Borrell, posting on X, formerly Twitter, also condemned the attack.

“We’re witnessing unacceptable episodes of harassment against political representatives and growing far-right extremism that reminds us of dark times of the past,” he wrote.

“It cannot be tolerated nor underestimated. We must all defend democracy.”

The investigation is being led by the state protection services, highlighting the political link suspected by police.

“If an attack with a political motive… is confirmed just a few weeks from the European elections, this serious act of violence would also be a serious act against democracy,” Interior Minister Nancy Faeser said in a statement.
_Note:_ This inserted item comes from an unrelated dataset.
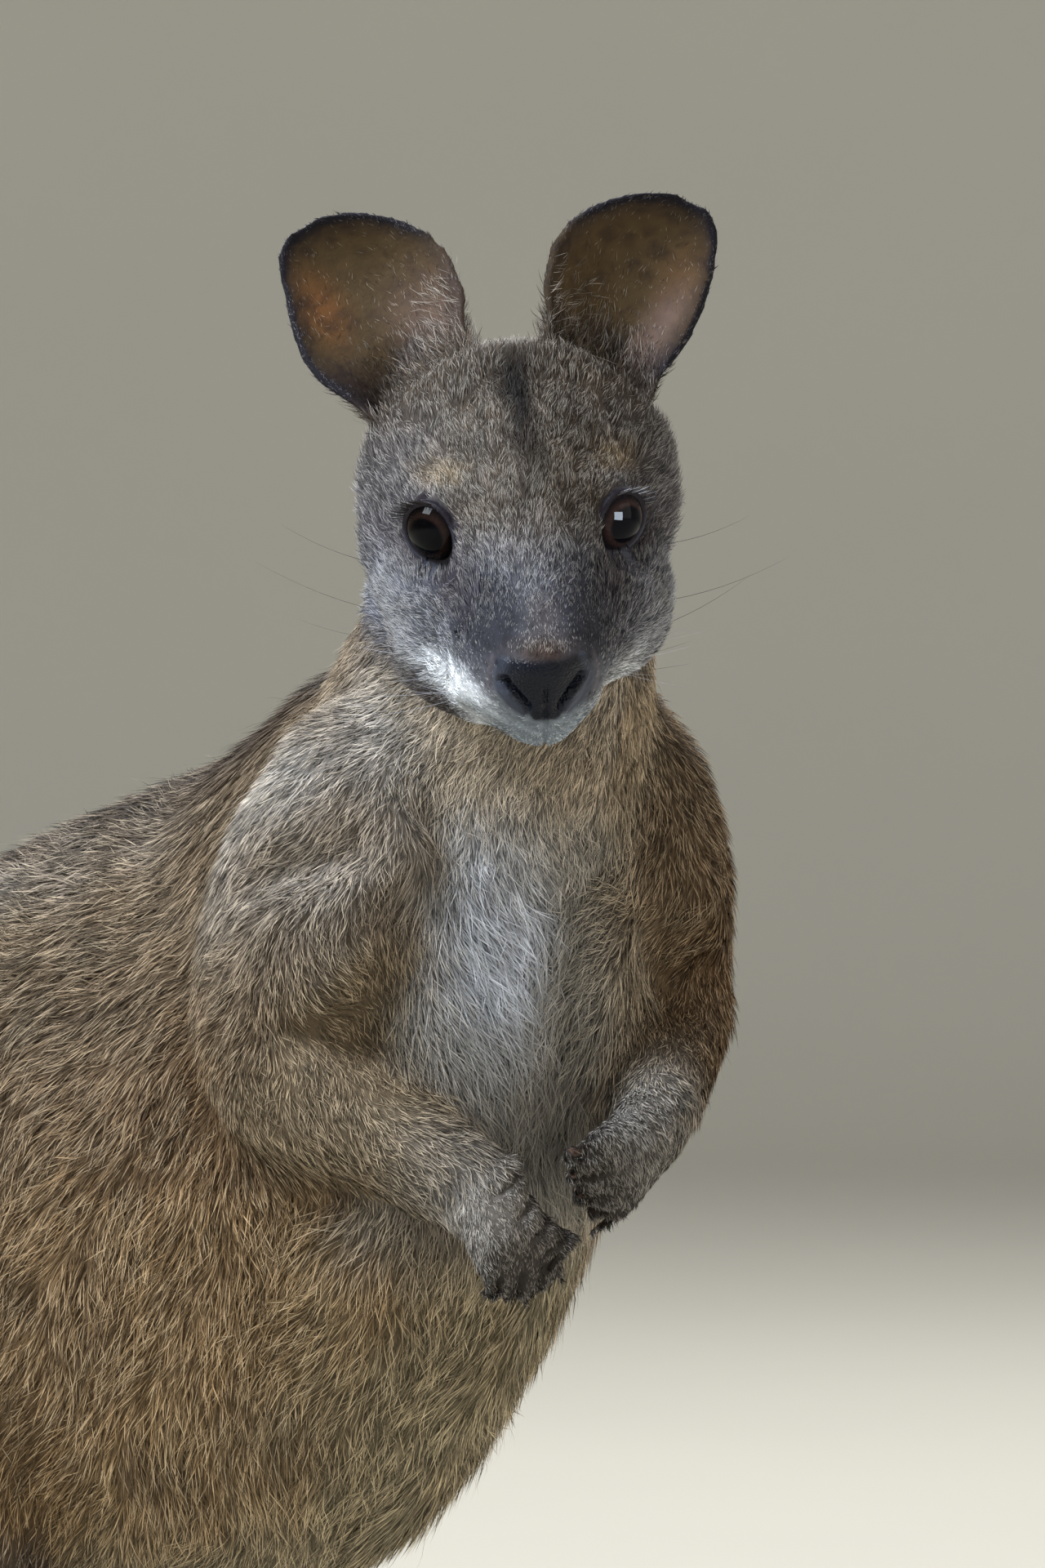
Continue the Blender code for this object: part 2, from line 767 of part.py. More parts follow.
def cut_arm(rest, side, pieces):
    rows = ARM_RIGHT if side == "right" else ARM_LEFT
    hand = carve(rest, lambda bm: hand_region(bm, side), "hand")
    claws = bmesh.new()
    finger_claws(claws, side)
    grow_on(hand, claws)
    add_part(pieces, hand, "hand_" + side, COAT_DARK)
    arm = carve(rest, lambda bm: arm_region(bm, rows), "arm")
    before, elbow, after = (CHEST @ Vector(rows[k][:3]) for k in (3, 4, 5))
    forearm, upper = parted(arm, elbow, after - before, "forearm", "upper_arm")
    add_part(pieces, forearm, "forearm_" + side, COAT)
    add_part(pieces, upper, "upper_arm_" + side, COAT)


def fused_region(bm, tool, triangles):
    """A cutter of several shapes that overlap or fold, made one smooth body."""
    fused = fuse(tool, "region", CUTTER_VOXEL, 4)
    thin_out(fused, triangles)
    bm.from_mesh(fused.data)
    bpy.data.objects.remove(fused)


def arm_region(bm, rows):
    tool = bmesh.new()
    add_limb(tool, CHEST, rows, 1, LIMB_MARGIN + 1.0)
    fused_region(bm, tool, ARM_TOOL_TRIANGLES)


def thigh_region(bm, mirror):
    tool = bmesh.new()
    add_limb(tool, HIPS, THIGH, mirror, LIMB_MARGIN + 1.0)
    fused_region(bm, tool, THIGH_TOOL_TRIANGLES)


def leg_region(bm, mirror):
    """The shank and the whole foot."""
    tool = bmesh.new()
    add_limb(tool, HIPS, SHANK, mirror, LIMB_MARGIN)
    add_foot(tool, mirror, LIMB_MARGIN)
    fused_region(bm, tool, LEG_TOOL_TRIANGLES)


def cut_leg(rest, side, pieces):
    mirror = 1 if side == "left" else -1
    thigh = carve(rest, lambda bm: thigh_region(bm, mirror), "thigh")
    add_part(pieces, thigh, "thigh_" + side, COAT)
    leg = carve(rest, lambda bm: leg_region(bm, mirror), "leg")
    ankle = Vector((mirror * ANKLE[0], ANKLE[1], ANKLE[2]))
    shank, foot = parted(leg, ankle, ANKLE_SLOPE, "shank", "foot")
    claws = bmesh.new()
    add_toe_claws(claws, mirror)
    grow_on(foot, claws)
    add_part(pieces, foot, "foot_" + side, COAT_DARK)
    add_part(pieces, shank, "shank_" + side, COAT)


def tail_cut(obj, row, behind, before):
    """Parts the tail square to its line at one of its stations."""
    way = Vector(TAIL[row + 1][:3]) - Vector(TAIL[row - 1][:3])
    return parted(obj, Vector(TAIL[row][:3]), way, behind, before)


def cut_tail(rest, pieces):
    """The tail leaves the rump and lies back in three lengths."""
    tail, rest = tail_cut(rest, TAIL_CUTS[0], "tail", "rest")
    beyond, base = tail_cut(tail, TAIL_CUTS[1], "beyond", "tail_base")
    tip, middle = tail_cut(beyond, TAIL_CUTS[2], "tail_tip", "tail_middle")
    add_part(pieces, base, "tail_base", COAT)
    add_part(pieces, middle, "tail_middle", COAT)
    add_part(pieces, tip, "tail_tip", COAT_DARK)
    return rest


def cut_trunk(rest, pieces):
    """Neck, chest and the barrel with the hips."""
    turn = CHEST.to_3x3()
    neck, trunk = parted(
        rest, CHEST @ Vector(NECK_CUT[0]), turn @ Vector(NECK_CUT[1]), "neck", "trunk"
    )
    chest, barrel = parted(
        trunk, CHEST @ Vector(CHEST_CUT[0]), turn @ Vector(CHEST_CUT[1]), "chest", "barrel"
    )
    add_part(pieces, neck, "neck", COAT)
    add_part(pieces, chest, "chest", COAT_PALE)
    add_part(pieces, barrel, "belly_and_hips", COAT)


def finish_head(head, pieces):
    """Sockets, ears set in slots, and the bare nose parted from the muzzle."""
    around = swollen(head)
    for side in ("right", "left"):
        bm = bmesh.new()
        add_ear(bm, side)
        ear = make_guide(bm, "ear")
        boolean(ear, around, "DIFFERENCE")
        add_part(pieces, ear, "ear_" + side, EAR_SKIN)
    bpy.data.objects.remove(around)
    nose = carve(head, nose_region, "nose")
    add_part(pieces, nose, "nose", NOSE_SKIN)
    for side in ("right", "left"):
        socket = fuse(eye_socket(side), "socket", SOCKET_VOXEL, 2)
        thin_out(socket, SOCKET_TRIANGLES)
        boolean(head, socket, "DIFFERENCE")
        bpy.data.objects.remove(socket)
        bm = bmesh.new()
        add_eye(bm, side, 0.0)
        add_part(pieces, make_guide(bm, "eye"), "eye_" + side, EYE_GLOSS)
    add_part(pieces, head, "head", COAT_HEAD)


def centre_on_floor(pieces):
    """Moves the animal so that the origin is under the middle of its box."""
    points = [vertex.co for obj in pieces for vertex in obj.data.vertices]
    low = Vector([min(point[axis] for point in points) for axis in range(3)])
    high = Vector([max(point[axis] for point in points) for axis in range(3)])
    shift = Matrix.Translation((-(low.x + high.x) / 2, -(low.y + high.y) / 2, 0))
    for obj in pieces:
        obj.data.transform(shift)


def build():
    for obj in list(bpy.data.objects):
        bpy.data.objects.remove(obj)
    bm = bmesh.new()
    add_whole_body(bm)
    whole = fuse(bm, "whole_body")
    jaw_angle = SKULL @ Vector(HEAD_CUT[0])
    up = SKULL.to_3x3() @ Vector(HEAD_CUT[1])
    head = thinned_half(whole, jaw_angle, up, HEAD_TRIANGLES, "head")
    sunk = thinned_half(whole, jaw_angle, -up, BODY_TRIANGLES, "sunk")
    rest = halved(sunk, Vector((0, 0, 0)), Vector((0, 0, 1)), "rest")
    bpy.data.objects.remove(whole)
    bpy.data.objects.remove(sunk)

    pieces = []
    for side in ("right", "left"):
        cut_arm(rest, side, pieces)
        cut_leg(rest, side, pieces)
    rest = cut_tail(rest, pieces)
    cut_trunk(rest, pieces)
    finish_head(head, pieces)
    centre_on_floor(pieces)


build()
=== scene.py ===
"""The looks of a life-size wallaby: one skin over its solids, eyes, claws and a coat of tufts.

Lengths are in millimetres until a mesh is written, where MM turns them into metres.
"""

import json
import math

import bmesh
import bpy
import numpy as np
from mathutils import Matrix, Vector
from mathutils.kdtree import KDTree

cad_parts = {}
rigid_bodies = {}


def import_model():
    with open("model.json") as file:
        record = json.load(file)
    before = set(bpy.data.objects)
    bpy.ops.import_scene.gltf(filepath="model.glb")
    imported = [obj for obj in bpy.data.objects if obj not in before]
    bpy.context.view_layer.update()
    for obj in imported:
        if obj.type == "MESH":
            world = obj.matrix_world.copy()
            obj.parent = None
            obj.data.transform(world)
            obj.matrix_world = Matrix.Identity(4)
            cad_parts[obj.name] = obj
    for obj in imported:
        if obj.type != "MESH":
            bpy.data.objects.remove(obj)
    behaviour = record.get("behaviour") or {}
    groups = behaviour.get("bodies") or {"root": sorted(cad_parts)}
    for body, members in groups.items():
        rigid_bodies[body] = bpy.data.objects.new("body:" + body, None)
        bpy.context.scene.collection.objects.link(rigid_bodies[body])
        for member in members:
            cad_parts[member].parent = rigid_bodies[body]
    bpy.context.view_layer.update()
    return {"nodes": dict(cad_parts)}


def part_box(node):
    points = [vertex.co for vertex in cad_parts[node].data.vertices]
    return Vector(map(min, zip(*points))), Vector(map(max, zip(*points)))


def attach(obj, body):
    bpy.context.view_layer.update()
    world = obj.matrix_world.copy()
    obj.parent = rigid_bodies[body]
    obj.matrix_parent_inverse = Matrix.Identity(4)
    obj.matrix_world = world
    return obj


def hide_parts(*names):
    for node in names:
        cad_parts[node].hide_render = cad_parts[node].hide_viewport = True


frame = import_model()

MM = 0.001
RANDOM = np.random.default_rng(7)

# ---- shape of the animal --------------------------------------------------------------

CHEST_TURN = 17.0
HEAD_TURN = 41.0
HEAD_PITCH = 40.0
HEAD_ROLL = 3.2
BROW_TO_CHEST = (16.6, 8.8)  # from the brow to the breastbone, level with the floor
EYE_AHEAD = 2.0
EYE_ABOVE = 1.5
EYE_RADIUS = 9.2
EYE_MOVES = {"right": (-1.2, 0, 2.1), "left": (-0.4, 0, 2.3)}  # in the skull's frame
EYE_FACES = (0.58, 0.78, 0.20)  # the left eye's gaze: to the left, ahead and up
CORNEA_BULGE = 0.55
EAR_LENGTH = 50.0
EAR_WIDENING = {"right": 6.5, "left": 2.8}
# Each ear's root in the skull's frame, then its lean and its turn outwards in degrees.
EARS = {
    "right": (-23.0, -24.0, 35.0, 27.0, 6.0),
    "left": (20.5, -24.0, 36.0, 27.0, 8.0),
}
SIGNS = {"right": -1, "left": 1}

SKIN_VOXEL = 1.1
SKIN_GROWTH = 0.5  # closes the thin gaps between the solids
EAR_GROWTH = 0.8
SKIN_TRIANGLES = 150000
SKIN_RELAXING = 240
SKIN_FLOOR = 0.25
HAIR_FLOOR = 0.3
BLEND_STEPS = 14  # how far one region's values ease into the next

BAKE_PATCH = 0.003
BODY_SHIFT = 16  # how far the body's middle lies to the left of the chest's origin

# Elbow, wrist and finger tips from under the chest's front: to the left, ahead and up.
ARMS = {
    "right": ((-56, -42, 222), (-21, 9, 194), (-14.5, 20, 166)),
    "left": ((56, -40, 234), (23, 11, 209), (-4, 17, 191)),
}
# Knuckles, finger tips and the way across the fingers, in the same frame.
FINGERS = {
    "right": ((-18, 17, 180), (-14.5, 20, 166), (-0.93, 0.30, -0.12)),
    "left": ((8, 16, 199), (-4, 17, 191), (0.35, -0.25, -0.90)),
}
FINGER_SPACING = 5.2
WRIST_SWELL = {"right": 1.42, "left": 1.25}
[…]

This would be “a new dimension of anti-democratic violence”, she added.

Series of attacks

Ecke, who is head of the SPD’s EU election list in the Saxony region, was just the latest political target to be attacked in Germany.

Police added that a 28-year-old man putting up posters for the Greens had earlier been “punched” and “kicked” in the same Dresden street. The same attackers were suspected.
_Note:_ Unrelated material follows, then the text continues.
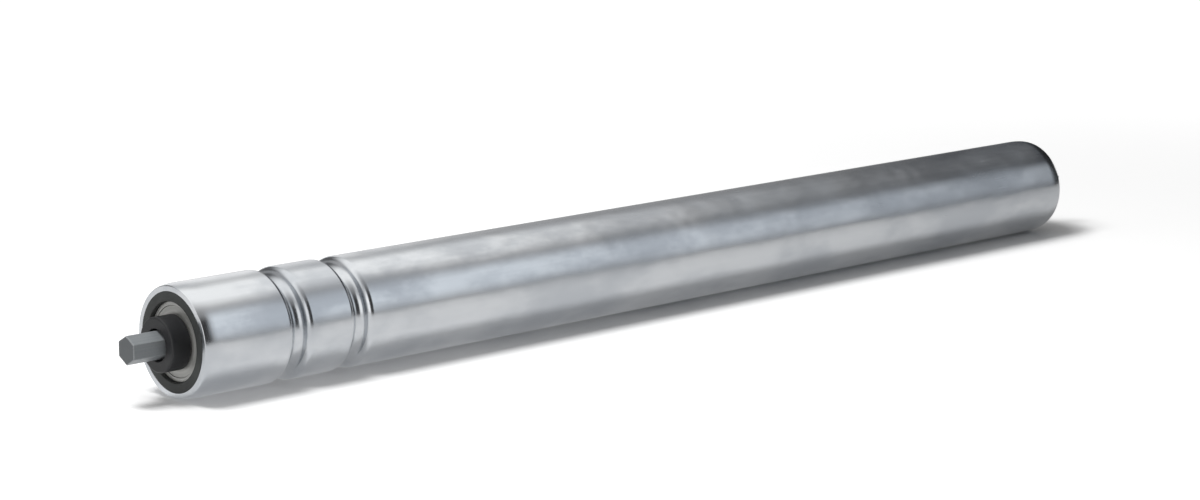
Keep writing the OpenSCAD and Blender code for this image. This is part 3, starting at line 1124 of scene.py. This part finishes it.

Faeser said “extremists and populists are stirring up a climate of increasing violence”.

The SPD highlighted the role of the far-right “AfD party and other right-wing extremists” in increased tensions.

“Their supporters are now completely uninhibited and clearly view us democrats as game,” said Henning Homann and Kathrin Michel, regional SPD leaders.

Armin Schuster, interior minister in Saxony, where an important regional vote is due to be held in September, said 112 acts of political violence linked to the elections have been recorded there since the beginning of the year.

Of that number, 30 were directed against people holding political office of one kind or another.

“What is really worrying is the intensity with which these attacks are currently increasing,” he said on Saturday.

On Thursday two Greens deputies were abused while campaigning in Essen in western Germany and one was hit in the face, police said.

Last Saturday, dozens of demonstrators surrounded parliament deputy speaker Katrin Goering-Eckardt, also a Greens lawmaker, in her car in eastern Germany. Police reinforcements had to clear a route for her to get away.

According to provisional police figures, 2,790 crimes were committed against politicians in Germany in 2023, up from 1,806 the previous year, but less than the 2,840 recorded in 2021, when legislative elections took place.